Derived Crystal Structure of Martensitic Materials by Solid-Solid Phase Transformation

TL;DR

This paper develops a mathematical framework for deriving crystal structures of martensitic materials during phase transformations, aiding in X-ray analysis and understanding of low-symmetry phases.

Contribution

It introduces a continuum mechanics-based method to calculate derived crystal structures and generalizes orientation relationships for martensitic transformations.

Findings

Derived structure for CuAlMn alloy identified as orthorhombic Pmmm

Lattice parameters for the derived martensitic phase determined

X-ray diffraction pattern indexing verified with the derived structure

Abstract

We propose a mathematical description of crystal structure: underlying translational periodicity together with the distinct atomic positions up to the symmetry operations in the unit cell.

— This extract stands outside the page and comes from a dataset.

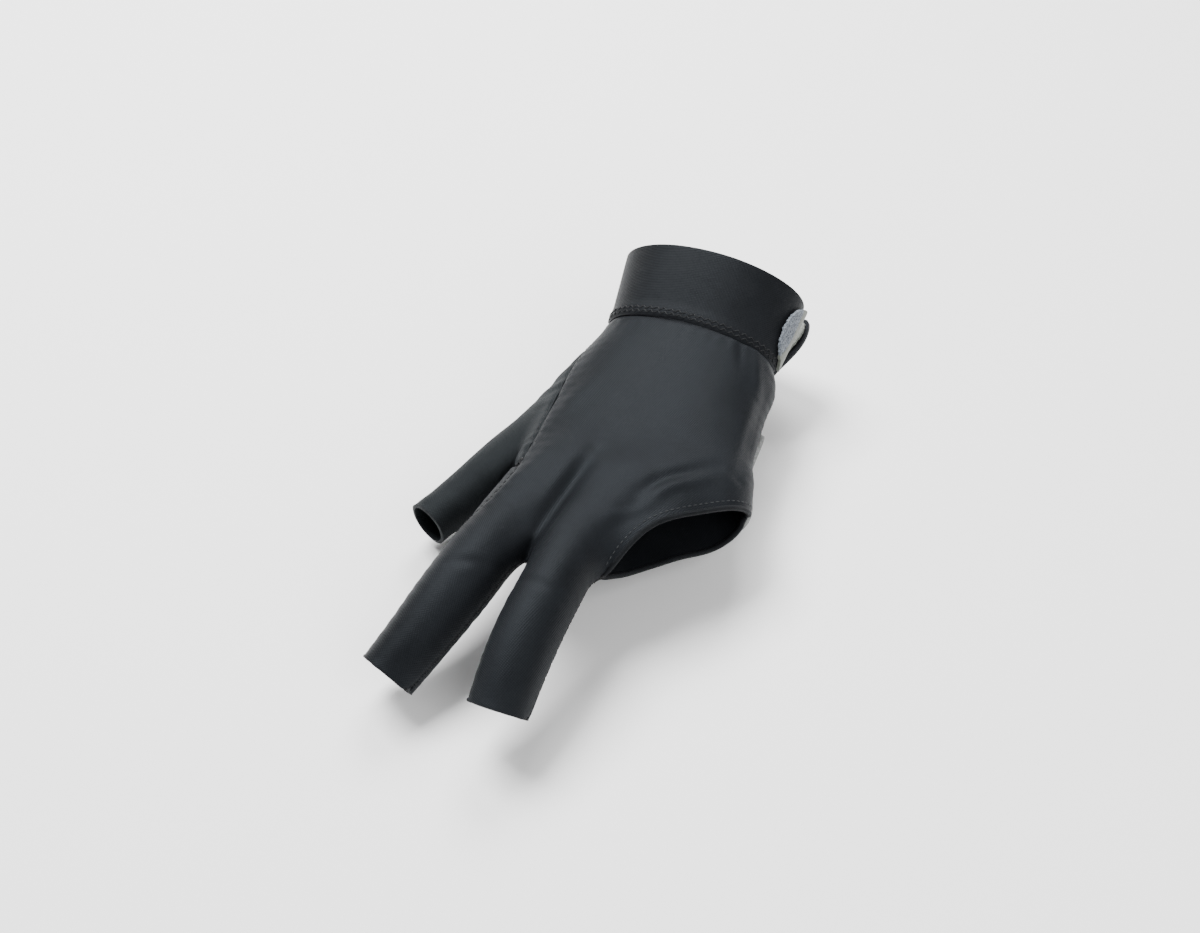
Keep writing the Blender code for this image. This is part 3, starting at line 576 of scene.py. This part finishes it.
def add_roll(name, lines, width, finish, slot, closed=False):
    """Round rolls of cloth or tape along lines of places, as one finished piece."""
    curve = bpy.data.curves.new(name, "CURVE")
    curve.dimensions = "3D"
    curve.bevel_depth = width / 2
    curve.bevel_resolution = 2
    curve.use_fill_caps = True
    for line in lines:
        spline = curve.splines.new("POLY")
        spline.points.add(len(line) - 1)
        for point, place in zip(spline.points, line):
            point.co = (*place, 1)
        spline.use_cyclic_u = closed
    cord = bpy.data.objects.new(name, curve)
    bpy.context.scene.collection.objects.link(cord)
    mesh = bpy.data.meshes.new_from_object(cord.evaluated_get(bpy.context.evaluated_depsgraph_get()))
    bpy.data.objects.remove(cord)
    piece = bpy.data.objects.new(name, mesh)
    bpy.context.scene.collection.objects.link(piece)
    close_up(piece, 0, 0, finish, slot)
    return piece


dark_thread = thread_finish("dark thread", (0.002, 0.002, 0.0025), (0.010, 0.011, 0.0125), 0.5)
grey_thread = thread_finish("grey thread", (0.008, 0.009, 0.010), (0.034, 0.037, 0.040), 0.55)
# The seam roll is the same black knit painted darker, as painted shade where the roll lies sunk in the
# seam's gap.
roll_knit_painted_shade = knit_finish("roll knit with painted shade", (0.0016, 0.0017, 0.0020), (0.0044, 0.0048, 0.0054))

sewn_runs = edge_runs(back_panel, ("palm_panel", "thumb_stall", "cuff"))
sewn_runs += edge_runs(palm_panel, ("thumb_stall", "cuff"))
roll_lines = [run[::2, :3] - run[::2, 3:] * ROLL_DEPTH for run in sewn_runs]
seam_roll = add_roll("seam_roll", roll_lines, ROLL_WIDTH, roll_knit_painted_shade, "black_binding_tape")

thumb_side = max(edge_runs(back_panel, ("thumb_stall",)), key=len)
finger_sides = edge_runs(back_panel, ("palm_panel",))
bm = bmesh.new()
for side in (STITCH_SIDE, -STITCH_SIDE):
    add_stitches(bm, thumb_side, STITCH_PITCH, STITCH_LENGTH, THREAD, side, rise=STITCH_RISE)
thumb_thread = add_piece("thumb_seam_thread", bm, dark_thread, "black_binding_tape")
bm = bmesh.new()
for run in finger_sides:
    add_stitches(bm, run, OVERLOCK_PITCH, OVERLOCK_LENGTH, THREAD, lean=OVERLOCK_LEAN)
side_thread = add_piece("finger_seam_thread", bm, dark_thread, "black_binding_tape")
bm = bmesh.new()
for run in finger_sides:
    for spot in (run[0], run[-1]):
        made = bmesh.ops.create_icosphere(bm, subdivisions=2, radius=KNOT / 2,
                                          matrix=Matrix.Translation(Vector(spot[:3])))
        for vertex in made["verts"]:
            vertex.co += Vector(noise.noise_vector(vertex.co * KNOT_LUMPS)) * KNOT * 0.12
seam_knots = add_piece("seam_knots", bm, dark_thread, "black_binding_tape")

# The zigzag holds the doubled band to the panels. It is sewn in the band's own black thread, and shows as
# two close rows of leaning stitches on the band just above its seam.
ZIGZAG_PITCH = 0.0013
ZIGZAG_LENGTH = 0.0020
ZIGZAG_LEAN = math.radians(40)
ZIGZAG_RISE = 0.00008
ZIGZAG_ROWS = (0.0016, 0.0030)
ROUND_FROM, ROUND_TO, ROUND_STEP = -6, 312, 3
ROUND_REACH = 0.06


def round_the_cuff(height):
    """A run round the band's outside at a height, from its end on the back to the strap's end."""
    places, facings = spots_of(cuff.data)
    tree = BVHTree.FromPolygons([Vector(place) for place in places],
                                [face.vertices for face in cuff.data.polygons])
    level = Vector(cuff_axis * (height - CUFF_HEIGHT / 2))
    up = Vector((0, -math.sin(CUFF_TILT), math.cos(CUFF_TILT)))
    rows = []
    for turn in np.radians(np.arange(ROUND_FROM, ROUND_TO, ROUND_STEP)):
        way = math.cos(turn) * Vector((1, 0, 0)) + math.sin(turn) * up
        place, facing, _, _ = tree.ray_cast(level + way * ROUND_REACH, -way)
        if place is not None:
            rows.append([*place, *(facing if facing.dot(way) > 0 else -facing)])
    return np.array(rows)


bm = bmesh.new()
for height, lean in zip(ZIGZAG_ROWS, (ZIGZAG_LEAN, -ZIGZAG_LEAN)):
    add_stitches(bm, round_the_cuff(height), ZIGZAG_PITCH, ZIGZAG_LENGTH, THREAD, lean=lean,
                 rise=ZIGZAG_RISE)
cuff_thread = add_piece("cuff_thread", bm, dark_thread, "black_binding_tape")

# The closure is two patches. The one on the band's end has a crescent of fuzzy blue-grey pile and is
# smooth olive-grey beyond it, and the one inside the strap's end is olive-grey tape with fine hooks.
PATCH_WALL = 0.0010
PATCH_LEVELS = 4
PATCH_SOFT_EDGE = 0.0002
# The crescent's border, as a height that changes with the square and the length along the patch.
BORDER = 0.0016
BORDER_BLUR = 0.0002
BORDER_BOW = -26.0
BORDER_LEAN = -0.384
PILE_HEIGHT = 0.00032
PILE_SIZE = 0.00075
HOOK_PITCH = 0.0013
HOOK_HEIGHT = 0.00018


def patch_finish(name, dark, pale, size, rough, sheen, relief, beyond=None):
    """Short pile or tape: uneven specks of two tones with a raised grain, and smoother beyond a border."""
    finish = bpy.data.materials.new(name)
    finish.use_nodes = True
    tree = finish.node_tree
    shader = tree.nodes["Principled BSDF"]
    coords = add_node(tree, "ShaderNodeTexCoord")
    specks = add_node(tree, "ShaderNodeTexVoronoi", {
        "Vector": coords.outputs["Object"], "Scale": 1 / size, "Randomness": 1.0})
    fuzz = add_node(tree, "ShaderNodeTexNoise", {
        "Vector": coords.outputs["Object"], "Scale": 0.6 / size, "Detail": 5.0, "Roughness": 0.7})
    height = add_node(tree, "ShaderNodeMath", {
        0: specks.outputs["Distance"], 1: -0.7, 2: fuzz.outputs["Fac"]}, operation="MULTIPLY_ADD")
    ramp = add_node(tree, "ShaderNodeValToRGB", {"Fac": height.outputs[0]})
    ramp.color_ramp.elements[0].position = 0.0
    ramp.color_ramp.elements[0].color = (*dark, 1)
    ramp.color_ramp.elements[1].position = 0.6
    ramp.color_ramp.elements[1].color = (*pale, 1)
    bump = add_node(tree, "ShaderNodeBump", {
        "Strength": 0.7, "Distance": relief, "Height": height.outputs[0]})
    tree.links.new(ramp.outputs["Color"], shader.inputs["Base Color"])
    tree.links.new(bump.outputs["Normal"], shader.inputs["Normal"])
    if beyond:
        place = add_node(tree, "ShaderNodeSeparateXYZ", {"Vector": coords.outputs["Object"]})
        squared = add_node(tree, "ShaderNodeMath", {0: place.outputs["Y"], 1: place.outputs["Y"]},
                           operation="MULTIPLY")
        bowed = add_node(tree, "ShaderNodeMath", {
            0: squared.outputs[0], 1: BORDER_BOW, 2: place.outputs["Z"]}, operation="MULTIPLY_ADD")
        leaned = add_node(tree, "ShaderNodeMath", {
            0: place.outputs["Y"], 1: BORDER_LEAN, 2: bowed.outputs[0]}, operation="MULTIPLY_ADD")
        share = add_node(tree, "ShaderNodeMapRange", {
            "Value": leaned.outputs[0], "From Min": BORDER - BORDER_BLUR,
            "From Max": BORDER + BORDER_BLUR})
        smooth = add_node(tree, "ShaderNodeValToRGB", {"Fac": fuzz.outputs["Fac"]})
        smooth.color_ramp.elements[0].position = 0.3
        smooth.color_ramp.elements[0].color = (*beyond[0], 1)
        smooth.color_ramp.elements[1].position = 0.7
        smooth.color_ramp.elements[1].color = (*beyond[1], 1)
        both = add_node(tree, "ShaderNodeMix", {
            0: share.outputs[0], 6: smooth.outputs["Color"], 7: ramp.outputs["Color"]},
            data_type="RGBA")
        grain = add_node(tree, "ShaderNodeMath", {0: share.outputs[0], 1: 0.85, 2: 0.15},
                         operation="MULTIPLY_ADD")
        tree.links.new(grain.outputs[0], bump.inputs["Strength"])
        tree.links.new(both.outputs[2], shader.inputs["Base Color"])
    shader.inputs["Roughness"].default_value = rough
    shader.inputs["Sheen Weight"].default_value = sheen
    shader.inputs["Sheen Roughness"].default_value = 0.6
    return finish


loop_patch, _, _ = smooth_cloth("loop_pile", outer_cloth("loop_patch", PATCH_WALL), PATCH_LEVELS)
places, facings = spots_of(loop_patch.data)
past_border = BORDER - places[:, 2] - BORDER_LEAN * places[:, 1] - BORDER_BOW * places[:, 1] ** 2
pile_share = 1 / (1 + np.exp(past_border / BORDER_BLUR))
tufts = wander(places, PILE_SIZE, 12) + 0.6 * wander(places, PILE_SIZE * 3, 13)
lift(loop_patch, PILE_HEIGHT * (0.08 + 0.92 * pile_share) * tufts)
pile = patch_finish("blue-grey pile", (0.060, 0.072, 0.088), (0.230, 0.260, 0.300), size=0.00045,
                    rough=0.95, sheen=0.2, relief=0.00025,
                    beyond=((0.078, 0.086, 0.072), (0.112, 0.122, 0.102)))
close_up(loop_patch, PATCH_WALL, PATCH_SOFT_EDGE, pile, "blue_grey_loop_cloth", "loop_patch")

hook_patch, _, _ = smooth_cloth("hook_tape", outer_cloth("hook_patch", PATCH_WALL), PATCH_LEVELS)
places, facings = spots_of(hook_patch.data)
hooks = np.prod(np.sin(2 * math.pi * places[:, 1:] / HOOK_PITCH), axis=1)
lift(hook_patch, HOOK_HEIGHT * np.clip(hooks, 0, 1))
tape = patch_finish("olive-grey tape", (0.120, 0.130, 0.112), (0.215, 0.228, 0.200), size=0.00060,
                    rough=0.6, sheen=0.2, relief=0.00010)
close_up(hook_patch, PATCH_WALL, PATCH_SOFT_EDGE, tape, "olive_grey_hook_tape", "hook_patch")

# The heel pad is a thin slab of brushed grey cloth over foam. It is sewn on below the palm panel's outer
# edge, where the glove lies on the table, with the groove of its seam just inside its own edge.
PAD_WALL = 0.0014
PAD_CROWN = 0.00045
PAD_SLOPE = 0.003
PAD_SLACK = 0.00012
PAD_SLACK_SIZE = 0.006
PAD_SEAM_SIDE = 0.0022
PAD_SEAM_SINK = 0.0004
PAD_SEAM_ROLL = 0.0006

heel_pad, _, _ = smooth_cloth("heel_pad", outer_cloth("palm_pad", PAD_WALL), CLOTH_LEVELS)
places, facings = spots_of(heel_pad.data)
far, _ = from_runs(places, [np.hstack((places, facings))[line] for line in edge_lines(heel_pad.data)])
pad_heights = PAD_CROWN * (1 - np.exp(-far / PAD_SLOPE)) + PAD_SLACK * wander(places, PAD_SLACK_SIZE, 14)
pad_heights -= PAD_SEAM_SINK * np.exp(-((far - PAD_SEAM_SIDE) / PAD_SEAM_ROLL) ** 2)
lift(heel_pad, pad_heights)
brushed = patch_finish("brushed grey cloth", (0.120, 0.126, 0.122), (0.240, 0.250, 0.244), size=0.00080,
                       rough=0.85, sheen=0.5, relief=0.00012)
close_up(heel_pad, PAD_WALL, SOFT_EDGE, brushed, "grey_pad_cloth", "palm_pad")

# The large opening beside the middle stall is bound with a narrow folded tape. A row of short stitches
# in grey thread just behind it holds the tape on both panels.
HEM_ROLL = 0.0019
HEM_STITCH_SIDE = 0.0021
HEM_STITCH_PITCH = 0.0019
HEM_STITCH_LENGTH = 0.0013
HEM_STITCH_RISE = 0.00004

back_hem = max(edge_runs(back_panel, ("hem_binding",)), key=len)
palm_hem = max(edge_runs(palm_panel, ("hem_binding",)), key=len)
near_first, near_last = np.linalg.norm(palm_hem[[0, -1], :3] - back_hem[-1, :3], axis=1)
if near_first > near_last:
    palm_hem = palm_hem[::-1]
hem_line = [run[1:-1:2, :3] - run[1:-1:2, 3:] * CLOTH_WALL / 2 for run in (back_hem, palm_hem)]
hem_tape = knit_finish("binding tape", (0.0022, 0.0023, 0.0026), (0.0080, 0.0084, 0.0092), pitch=0.0004)
hem_binding = add_roll("hem_tape", [np.vstack(hem_line)], HEM_ROLL, hem_tape, "black_binding_tape",
                       closed=True)
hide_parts("hem_binding")

bm = bmesh.new()
for run, piece in ((back_hem, back_panel), (palm_hem, palm_panel)):
    add_stitches(bm, row_inside(run[4:-4], piece, HEM_STITCH_SIDE), HEM_STITCH_PITCH, HEM_STITCH_LENGTH,
                 THREAD, rise=HEM_STITCH_RISE)
hem_thread = add_piece("hem_thread", bm, grey_thread, "black_binding_tape")

# The studio is a plain pale floor under the glove, a pale sky and soft lamps, and the camera stands
# where the photograph was taken from.
FLOOR_DROP = 0.0325
FLOOR_REACH = 2.5
CAMERA_REACH = 0.5686
CAMERA_RISE = math.radians(46)
CAMERA_TURN = math.radians(21.65)
CAMERA_AIM = Vector((-0.0177, -0.0507, -0.0325))
LAMPS = (
    # name, place, size, watts
    ("key lamp", (-0.55, 0.15, 1.05), 0.6, 34.0),
    ("fill lamp", (0.75, -0.55, 0.75), 0.9, 12.0),
    ("back lamp", (-0.20, 0.75, 0.85), 0.5, 15.0),
)

bm = bmesh.new()
bmesh.ops.create_grid(bm, x_segments=2, y_segments=2, size=FLOOR_REACH,
                      matrix=Matrix.Translation((0, 0, -FLOOR_DROP)))
floor_mesh = bpy.data.meshes.new("floor")
bm.to_mesh(floor_mesh)
bm.free()
floor = bpy.data.objects.new("floor", floor_mesh)
bpy.context.scene.collection.objects.link(floor)
floor_paint = bpy.data.materials.new("pale floor")
floor_paint.use_nodes = True
floor_shader = floor_paint.node_tree.nodes["Principled BSDF"]
floor_shader.inputs["Base Color"].default_value = (0.93, 0.93, 0.93, 1)
floor_shader.inputs["Roughness"].default_value = 0.9
floor_mesh.materials.append(floor_paint)

for name, place, size, watts in LAMPS:
    light = bpy.data.lights.new(name, "AREA")
    light.size = size
    light.energy = watts
    lamp = bpy.data.objects.new(name, light)
    lamp.location = place
    lamp.rotation_euler = (CAMERA_AIM - Vector(place)).to_track_quat("-Z", "Y").to_euler()
    bpy.context.scene.collection.objects.link(lamp)

sky = bpy.data.worlds.new("pale sky")
sky.use_nodes = True
sky.node_tree.nodes["Background"].inputs["Color"].default_value = (1.0, 1.0, 1.0, 1)
sky.node_tree.nodes["Background"].inputs["Strength"].default_value = 0.34
bpy.context.scene.world = sky

lens = bpy.data.cameras.new("camera")
lens.sensor_width = 36
lens.lens = 50
camera = bpy.data.objects.new("camera", lens)
back_off = Vector((math.sin(CAMERA_TURN) * math.cos(CAMERA_RISE),
                   -math.cos(CAMERA_TURN) * math.cos(CAMERA_RISE), math.sin(CAMERA_RISE)))
camera.location = CAMERA_AIM + back_off * CAMERA_REACH
camera.rotation_euler = (-back_off).to_track_quat("-Z", "Y").to_euler()
bpy.context.scene.collection.objects.link(camera)
bpy.context.scene.camera = camera

bpy.context.view_layer.update()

It is consistent with the international table of crystallography. By the Cauchy-Born hypothesis, such a description can be integrated with the theory of continuum mechanics to calculate a derived crystal structure produced by solid-solid phase transformation. In addition, we generalize the expressions for orientation relationship between the parent lattice and the derived lattice. The derived structure rationalizes the lattice parameters and the general equivalent atomic positions that assist the indexing process of X-ray diffraction analysis for low symmetry martensitic materials undergoing phase transformation. The analysis is demonstrated in a CuAlMn shape memory alloy. From its austenite phase (L2_1 face-centered cubic structure), we identify that the derived martensitic structure has the orthorhombic symmetry Pmmm with derived lattice parameters a_dv = 4.36491 \AA, b_dv = 5.40865 \AA and c_dv = 4.2402 \AA, by which the complicated X-ray Laue diffraction pattern can be well indexed, and the orientation relationship can be verified.